Interpreting the Result for Portfolio Decisions

A single portfolio standard deviation number is useful, but the best decisions come from comparison. Instead of asking if 11.5% volatility is good or bad in isolation, compare alternative allocations:

  1. Current allocation versus candidate reallocation
  2. Current correlation regime versus stress regime
  3. Risk reduction gained per unit of expected return sacrificed

If one allocation offers similar expected return with lower volatility, that is generally a more efficient risk posture. If a higher volatility allocation is chosen, it should be because expected return compensation is clearly stronger, not because correlation was assumed too optimistically.

When the Two Asset Model Is Enough, and When It Is Not

The two asset model is ideal for understanding diversification mechanics and for fast decision support between two major sleeves, such as equity and bonds, domestic and international stocks, or growth and value baskets. It is also excellent for educational risk decomposition.

However, once you hold many strategies, options, private assets, or nonlinear payoff structures, risk estimation should move to a full covariance matrix or scenario simulation framework. Still, the logic does not change. The two asset formula is the foundation for all multi asset portfolio risk models.

Practical Checklist Before You Rebalance

  • Confirm weights are post-trade target weights.
  • Use consistent return frequency for all inputs.
  • Update volatility and correlation with recent data.
  • Run at least one adverse correlation scenario.
  • Compare risk contribution of each term, not only total risk.
  • Document assumptions and review them quarterly.

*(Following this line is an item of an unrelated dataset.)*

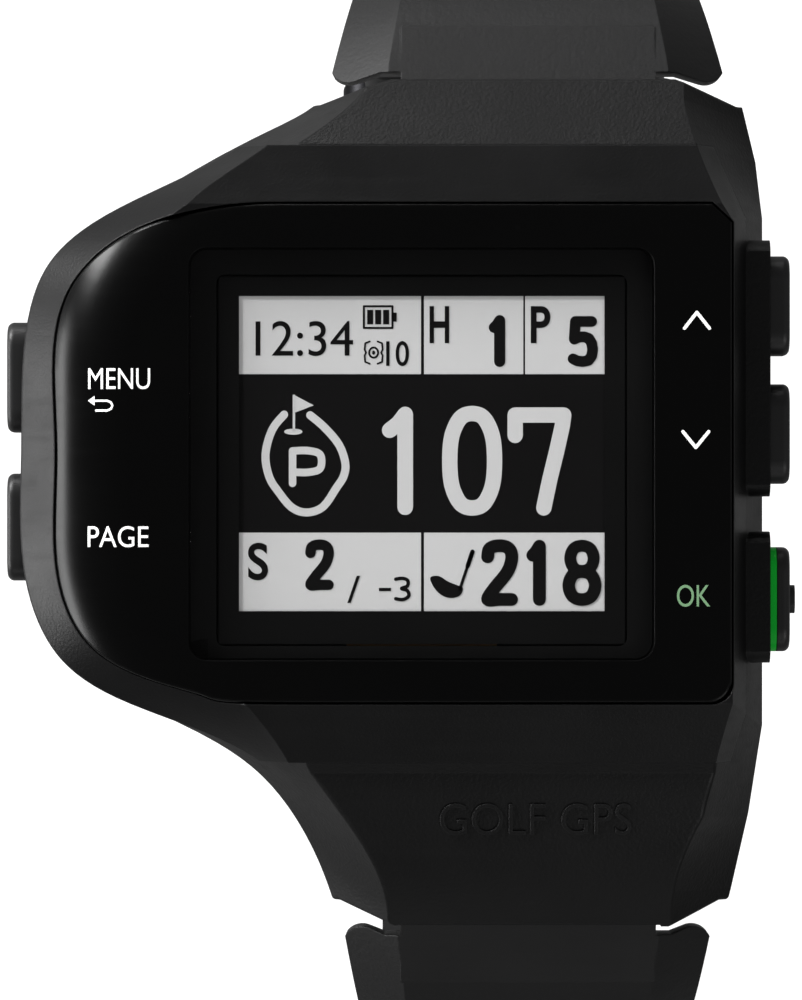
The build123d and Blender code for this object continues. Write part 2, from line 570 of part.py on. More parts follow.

Authoritative Learning Sources

For deeper background on volatility, diversification, and portfolio risk concepts, review:

Bottom line: to calculate the standard deviation of a two asset portfolio correctly, you must include weights, individual volatility, and correlation in one formula. The interaction term is not optional. It is the mathematical representation of diversification itself.

Professional tip: Re-estimate correlation more frequently than expected returns.